● **Problem statement**: Locate all lines with the word "materials" and copy them out.

● **Information provided**:
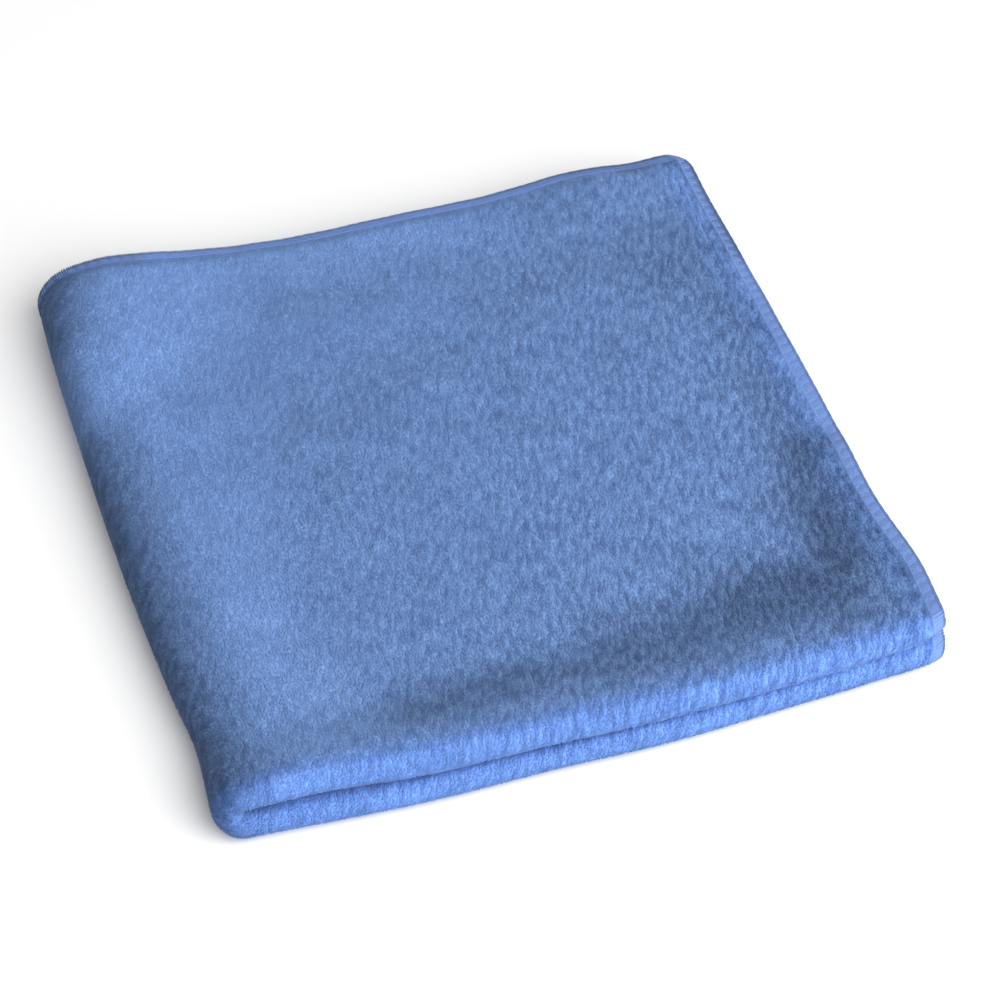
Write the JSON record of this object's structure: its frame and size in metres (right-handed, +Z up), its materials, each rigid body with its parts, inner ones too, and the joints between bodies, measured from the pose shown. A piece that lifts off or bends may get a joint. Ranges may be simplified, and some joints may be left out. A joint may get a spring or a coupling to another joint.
{
  "type": "folded microfibre cloth",
  "caption": "Square blue microfibre terry cloth folded in quarters, with stacked front folds, a round spine and overlocked hems.",
  "frame": {"origin": "middle of the folded cloth's bounding box, on the surface it lies on", "axes": "+Z up through the layers, +Y towards the open back hems, +X towards the open right hems; the second fold is at -X and the first folds are at -Y"},
  "size_m": [0.2016, 0.208, 0.0202],
  "materials": {
    "microfibre": "matt looped microfibre pile"
  },
  "bodies": {
    "root": {"cloth": "microfibre"}
  },
  "joints": []
}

● **Solution to this task**:
Write the JSON record of this object's structure: its frame and size in metres (right-handed, +Z up), its materials, each rigid body with its parts, inner ones too, and the joints between bodies, measured from the pose shown. A piece that lifts off or bends may get a joint. Ranges may be simplified, and some joints may be left out. A joint may get a spring or a coupling to another joint.
  "materials": {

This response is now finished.